┌────────

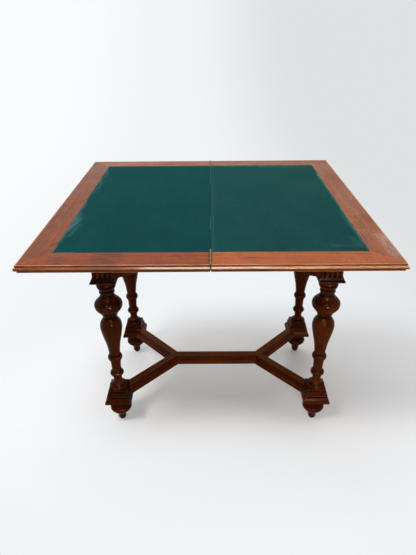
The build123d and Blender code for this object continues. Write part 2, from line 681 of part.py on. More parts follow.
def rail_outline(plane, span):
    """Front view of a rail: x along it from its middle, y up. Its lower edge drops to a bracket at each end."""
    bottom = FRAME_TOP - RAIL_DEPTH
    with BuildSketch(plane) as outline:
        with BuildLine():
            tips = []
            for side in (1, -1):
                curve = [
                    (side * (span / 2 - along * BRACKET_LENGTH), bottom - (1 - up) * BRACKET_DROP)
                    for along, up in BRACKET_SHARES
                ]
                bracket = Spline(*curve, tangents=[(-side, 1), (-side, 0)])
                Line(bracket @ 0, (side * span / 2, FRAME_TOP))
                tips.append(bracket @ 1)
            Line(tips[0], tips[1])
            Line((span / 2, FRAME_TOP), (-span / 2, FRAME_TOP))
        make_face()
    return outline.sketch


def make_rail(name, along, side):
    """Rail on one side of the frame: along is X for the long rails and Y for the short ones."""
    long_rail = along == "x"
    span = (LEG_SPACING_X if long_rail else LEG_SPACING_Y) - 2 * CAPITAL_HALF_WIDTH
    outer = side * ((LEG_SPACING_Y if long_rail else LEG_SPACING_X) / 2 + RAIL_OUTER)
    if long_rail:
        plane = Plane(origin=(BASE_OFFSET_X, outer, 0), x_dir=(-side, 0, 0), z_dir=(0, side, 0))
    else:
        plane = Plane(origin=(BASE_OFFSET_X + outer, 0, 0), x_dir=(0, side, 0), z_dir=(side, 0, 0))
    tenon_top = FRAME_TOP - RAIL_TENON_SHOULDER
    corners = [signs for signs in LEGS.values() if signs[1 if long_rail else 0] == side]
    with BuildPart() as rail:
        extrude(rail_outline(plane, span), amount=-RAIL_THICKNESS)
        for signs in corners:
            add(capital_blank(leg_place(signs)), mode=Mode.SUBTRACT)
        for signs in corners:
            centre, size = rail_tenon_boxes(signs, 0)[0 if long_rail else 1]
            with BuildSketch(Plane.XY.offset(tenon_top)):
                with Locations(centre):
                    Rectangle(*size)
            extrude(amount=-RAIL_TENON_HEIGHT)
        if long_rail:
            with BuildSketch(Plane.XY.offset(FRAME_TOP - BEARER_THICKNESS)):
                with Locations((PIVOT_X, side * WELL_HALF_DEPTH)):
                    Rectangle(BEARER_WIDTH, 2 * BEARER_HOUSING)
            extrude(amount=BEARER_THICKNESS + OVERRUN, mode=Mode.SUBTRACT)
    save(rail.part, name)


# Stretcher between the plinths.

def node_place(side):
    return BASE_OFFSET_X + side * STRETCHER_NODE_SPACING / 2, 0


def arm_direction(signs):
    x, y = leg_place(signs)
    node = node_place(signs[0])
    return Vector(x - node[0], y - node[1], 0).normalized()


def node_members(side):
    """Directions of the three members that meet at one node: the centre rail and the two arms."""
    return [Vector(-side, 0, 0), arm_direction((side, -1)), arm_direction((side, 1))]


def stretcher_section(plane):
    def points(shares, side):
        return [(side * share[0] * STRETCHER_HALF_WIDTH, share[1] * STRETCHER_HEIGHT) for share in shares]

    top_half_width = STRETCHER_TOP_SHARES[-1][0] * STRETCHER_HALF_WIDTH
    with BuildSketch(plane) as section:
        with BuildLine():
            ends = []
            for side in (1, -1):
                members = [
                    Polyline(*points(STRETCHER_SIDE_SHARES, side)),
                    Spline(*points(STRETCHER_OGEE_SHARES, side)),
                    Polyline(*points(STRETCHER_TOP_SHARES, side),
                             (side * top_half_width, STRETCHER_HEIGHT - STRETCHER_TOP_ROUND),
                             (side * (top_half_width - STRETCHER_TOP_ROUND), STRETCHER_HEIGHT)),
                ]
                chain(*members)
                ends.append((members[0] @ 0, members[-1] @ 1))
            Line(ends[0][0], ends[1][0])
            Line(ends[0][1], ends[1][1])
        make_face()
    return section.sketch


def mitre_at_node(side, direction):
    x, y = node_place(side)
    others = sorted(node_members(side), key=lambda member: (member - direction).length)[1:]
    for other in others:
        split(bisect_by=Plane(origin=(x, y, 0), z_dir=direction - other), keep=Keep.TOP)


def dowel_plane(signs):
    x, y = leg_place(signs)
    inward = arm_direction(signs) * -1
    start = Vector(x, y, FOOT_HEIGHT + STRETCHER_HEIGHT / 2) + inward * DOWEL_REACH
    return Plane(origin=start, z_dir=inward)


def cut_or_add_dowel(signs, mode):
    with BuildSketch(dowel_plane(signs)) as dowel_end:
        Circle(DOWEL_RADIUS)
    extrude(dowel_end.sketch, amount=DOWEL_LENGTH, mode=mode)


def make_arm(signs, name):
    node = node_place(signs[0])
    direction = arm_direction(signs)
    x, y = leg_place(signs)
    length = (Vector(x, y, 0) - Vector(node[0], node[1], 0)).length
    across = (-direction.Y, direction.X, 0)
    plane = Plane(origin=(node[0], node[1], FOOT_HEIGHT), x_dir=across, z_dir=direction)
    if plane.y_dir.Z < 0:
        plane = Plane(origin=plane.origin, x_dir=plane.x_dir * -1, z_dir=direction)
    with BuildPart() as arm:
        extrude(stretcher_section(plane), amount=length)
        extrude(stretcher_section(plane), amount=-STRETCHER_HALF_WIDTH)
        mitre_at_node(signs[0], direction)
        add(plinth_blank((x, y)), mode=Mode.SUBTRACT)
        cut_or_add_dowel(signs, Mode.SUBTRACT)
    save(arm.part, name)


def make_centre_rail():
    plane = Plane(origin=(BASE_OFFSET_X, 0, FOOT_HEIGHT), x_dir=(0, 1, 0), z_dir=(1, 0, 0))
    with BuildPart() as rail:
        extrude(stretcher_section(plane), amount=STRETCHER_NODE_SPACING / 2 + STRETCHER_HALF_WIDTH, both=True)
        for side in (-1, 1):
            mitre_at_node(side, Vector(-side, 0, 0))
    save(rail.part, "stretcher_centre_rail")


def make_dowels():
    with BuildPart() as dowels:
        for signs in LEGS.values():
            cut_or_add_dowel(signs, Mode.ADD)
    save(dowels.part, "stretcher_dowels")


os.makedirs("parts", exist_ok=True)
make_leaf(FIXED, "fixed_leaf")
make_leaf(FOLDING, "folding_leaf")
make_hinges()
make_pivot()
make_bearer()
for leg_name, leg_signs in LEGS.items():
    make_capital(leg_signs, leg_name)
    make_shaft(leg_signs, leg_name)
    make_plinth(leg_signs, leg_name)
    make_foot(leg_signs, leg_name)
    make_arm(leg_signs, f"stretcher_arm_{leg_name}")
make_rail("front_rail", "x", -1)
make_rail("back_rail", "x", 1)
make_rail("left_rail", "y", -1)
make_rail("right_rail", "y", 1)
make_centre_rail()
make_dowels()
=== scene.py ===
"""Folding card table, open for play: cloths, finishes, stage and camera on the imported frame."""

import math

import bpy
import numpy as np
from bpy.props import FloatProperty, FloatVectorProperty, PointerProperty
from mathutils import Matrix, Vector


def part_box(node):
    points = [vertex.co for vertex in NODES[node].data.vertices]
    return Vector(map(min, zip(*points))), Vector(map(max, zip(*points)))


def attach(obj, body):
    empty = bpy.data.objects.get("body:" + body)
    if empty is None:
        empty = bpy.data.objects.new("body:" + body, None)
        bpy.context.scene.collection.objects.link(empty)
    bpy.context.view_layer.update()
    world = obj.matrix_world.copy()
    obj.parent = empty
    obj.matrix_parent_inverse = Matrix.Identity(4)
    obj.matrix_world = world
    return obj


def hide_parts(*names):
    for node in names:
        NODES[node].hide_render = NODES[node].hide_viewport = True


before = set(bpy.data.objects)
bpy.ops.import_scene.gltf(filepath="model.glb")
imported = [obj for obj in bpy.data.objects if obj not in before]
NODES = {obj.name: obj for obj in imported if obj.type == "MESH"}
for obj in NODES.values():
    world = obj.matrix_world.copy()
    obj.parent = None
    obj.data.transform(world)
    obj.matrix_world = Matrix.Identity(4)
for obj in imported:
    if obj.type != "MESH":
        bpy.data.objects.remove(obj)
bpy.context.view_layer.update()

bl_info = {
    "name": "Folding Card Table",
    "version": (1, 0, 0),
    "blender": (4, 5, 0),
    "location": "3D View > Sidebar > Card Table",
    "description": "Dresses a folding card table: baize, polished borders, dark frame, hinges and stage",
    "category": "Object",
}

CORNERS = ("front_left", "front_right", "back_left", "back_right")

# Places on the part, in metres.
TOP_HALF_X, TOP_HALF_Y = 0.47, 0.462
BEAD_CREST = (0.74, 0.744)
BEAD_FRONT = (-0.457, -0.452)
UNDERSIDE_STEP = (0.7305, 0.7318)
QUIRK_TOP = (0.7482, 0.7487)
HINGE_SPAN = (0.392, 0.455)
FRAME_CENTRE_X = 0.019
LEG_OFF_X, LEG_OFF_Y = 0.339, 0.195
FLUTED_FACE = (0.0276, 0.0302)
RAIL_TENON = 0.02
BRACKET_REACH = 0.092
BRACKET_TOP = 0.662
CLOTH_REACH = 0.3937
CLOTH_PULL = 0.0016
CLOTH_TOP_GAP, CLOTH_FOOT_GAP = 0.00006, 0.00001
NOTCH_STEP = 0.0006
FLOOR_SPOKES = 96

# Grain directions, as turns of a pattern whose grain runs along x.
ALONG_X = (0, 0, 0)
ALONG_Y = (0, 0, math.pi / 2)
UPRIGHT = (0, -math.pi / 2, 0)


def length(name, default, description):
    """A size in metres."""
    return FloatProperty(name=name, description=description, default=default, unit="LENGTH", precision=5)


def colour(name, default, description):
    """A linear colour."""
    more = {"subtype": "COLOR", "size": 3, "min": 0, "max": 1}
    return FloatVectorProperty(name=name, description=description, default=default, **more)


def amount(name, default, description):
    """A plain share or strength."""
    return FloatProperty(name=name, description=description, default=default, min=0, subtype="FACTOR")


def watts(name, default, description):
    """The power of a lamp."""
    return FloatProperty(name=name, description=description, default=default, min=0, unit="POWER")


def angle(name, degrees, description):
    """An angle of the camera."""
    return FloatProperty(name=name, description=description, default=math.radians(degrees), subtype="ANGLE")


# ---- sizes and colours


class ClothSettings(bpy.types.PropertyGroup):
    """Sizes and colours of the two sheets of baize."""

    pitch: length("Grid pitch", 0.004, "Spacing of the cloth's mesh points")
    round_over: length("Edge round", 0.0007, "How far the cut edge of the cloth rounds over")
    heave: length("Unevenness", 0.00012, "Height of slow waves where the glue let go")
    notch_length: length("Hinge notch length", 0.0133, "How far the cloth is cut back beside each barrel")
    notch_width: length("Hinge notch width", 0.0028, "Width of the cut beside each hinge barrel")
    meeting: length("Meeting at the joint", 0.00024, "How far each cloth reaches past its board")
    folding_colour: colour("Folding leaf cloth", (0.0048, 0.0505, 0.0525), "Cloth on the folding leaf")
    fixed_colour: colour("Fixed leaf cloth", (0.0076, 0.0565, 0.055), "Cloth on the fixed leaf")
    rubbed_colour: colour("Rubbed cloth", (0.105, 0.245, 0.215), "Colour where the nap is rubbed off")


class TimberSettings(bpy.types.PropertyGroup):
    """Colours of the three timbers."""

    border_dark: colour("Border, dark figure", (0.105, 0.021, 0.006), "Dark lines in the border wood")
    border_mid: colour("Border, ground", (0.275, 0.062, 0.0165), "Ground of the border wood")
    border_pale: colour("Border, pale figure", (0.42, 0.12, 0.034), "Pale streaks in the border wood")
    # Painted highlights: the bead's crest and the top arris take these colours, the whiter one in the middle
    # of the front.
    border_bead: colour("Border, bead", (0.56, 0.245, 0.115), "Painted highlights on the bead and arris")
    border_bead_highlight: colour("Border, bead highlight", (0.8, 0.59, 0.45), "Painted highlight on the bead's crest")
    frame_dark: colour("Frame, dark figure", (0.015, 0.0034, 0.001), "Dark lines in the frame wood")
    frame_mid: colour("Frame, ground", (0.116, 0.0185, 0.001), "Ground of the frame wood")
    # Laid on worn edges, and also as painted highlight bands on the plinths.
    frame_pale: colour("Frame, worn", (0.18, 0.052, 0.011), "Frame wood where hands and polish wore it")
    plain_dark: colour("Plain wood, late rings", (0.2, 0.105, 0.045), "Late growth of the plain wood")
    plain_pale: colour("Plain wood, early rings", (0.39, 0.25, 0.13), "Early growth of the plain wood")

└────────
┌────────

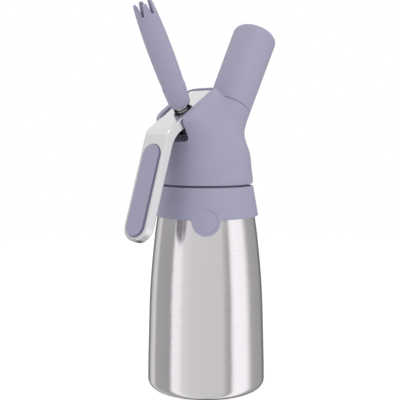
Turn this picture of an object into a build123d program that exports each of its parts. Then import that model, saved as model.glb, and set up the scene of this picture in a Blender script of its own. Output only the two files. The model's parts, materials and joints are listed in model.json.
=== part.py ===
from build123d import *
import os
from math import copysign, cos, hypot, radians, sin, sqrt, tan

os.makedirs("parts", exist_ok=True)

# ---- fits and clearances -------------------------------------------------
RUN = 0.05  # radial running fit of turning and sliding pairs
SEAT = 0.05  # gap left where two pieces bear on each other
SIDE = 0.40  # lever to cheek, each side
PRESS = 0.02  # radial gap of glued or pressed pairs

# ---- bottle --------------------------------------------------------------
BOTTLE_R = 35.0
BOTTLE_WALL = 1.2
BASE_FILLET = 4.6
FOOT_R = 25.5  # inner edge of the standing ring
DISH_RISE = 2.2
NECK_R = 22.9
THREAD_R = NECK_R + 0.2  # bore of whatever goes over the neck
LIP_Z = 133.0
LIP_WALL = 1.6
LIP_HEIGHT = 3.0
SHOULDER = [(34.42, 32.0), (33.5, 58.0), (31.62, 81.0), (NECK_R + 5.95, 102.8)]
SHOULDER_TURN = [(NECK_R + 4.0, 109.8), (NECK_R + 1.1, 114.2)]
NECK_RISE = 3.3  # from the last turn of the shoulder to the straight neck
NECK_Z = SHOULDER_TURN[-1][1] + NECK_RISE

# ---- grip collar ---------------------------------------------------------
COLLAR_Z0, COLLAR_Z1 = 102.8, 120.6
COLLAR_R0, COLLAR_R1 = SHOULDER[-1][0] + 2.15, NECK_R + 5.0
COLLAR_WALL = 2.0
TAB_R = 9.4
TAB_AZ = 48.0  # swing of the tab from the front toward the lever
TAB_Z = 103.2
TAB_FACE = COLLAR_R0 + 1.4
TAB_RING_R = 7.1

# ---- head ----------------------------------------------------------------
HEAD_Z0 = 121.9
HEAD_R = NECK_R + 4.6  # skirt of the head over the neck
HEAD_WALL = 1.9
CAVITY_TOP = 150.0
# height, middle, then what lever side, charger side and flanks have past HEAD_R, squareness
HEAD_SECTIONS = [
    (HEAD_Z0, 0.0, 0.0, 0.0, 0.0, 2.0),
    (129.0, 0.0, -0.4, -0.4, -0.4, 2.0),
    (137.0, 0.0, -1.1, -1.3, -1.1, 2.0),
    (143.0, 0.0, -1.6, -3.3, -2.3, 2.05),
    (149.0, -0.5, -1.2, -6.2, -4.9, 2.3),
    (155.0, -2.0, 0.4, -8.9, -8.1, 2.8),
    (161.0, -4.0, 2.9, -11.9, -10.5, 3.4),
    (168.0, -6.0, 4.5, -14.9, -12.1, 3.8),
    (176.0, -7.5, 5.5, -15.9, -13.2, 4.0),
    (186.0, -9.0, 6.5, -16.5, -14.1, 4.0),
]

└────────

[Given exercise]:
Proceeding from the line containing "The build123d and" through the line containing "return outline.sketch", transcribe the lines above exactly, both end lines included.

[Worked solution]:
The build123d and Blender code for this object continues. Write part 2, from line 681 of part.py on. More parts follow.
def rail_outline(plane, span):
    """Front view of a rail: x along it from its middle, y up. Its lower edge drops to a bracket at each end."""
    bottom = FRAME_TOP - RAIL_DEPTH
    with BuildSketch(plane) as outline:
        with BuildLine():
            tips = []
            for side in (1, -1):
                curve = [
                    (side * (span / 2 - along * BRACKET_LENGTH), bottom - (1 - up) * BRACKET_DROP)
                    for along, up in BRACKET_SHARES
                ]
                bracket = Spline(*curve, tangents=[(-side, 1), (-side, 0)])
                Line(bracket @ 0, (side * span / 2, FRAME_TOP))
                tips.append(bracket @ 1)
            Line(tips[0], tips[1])
            Line((span / 2, FRAME_TOP), (-span / 2, FRAME_TOP))
        make_face()
    return outline.sketch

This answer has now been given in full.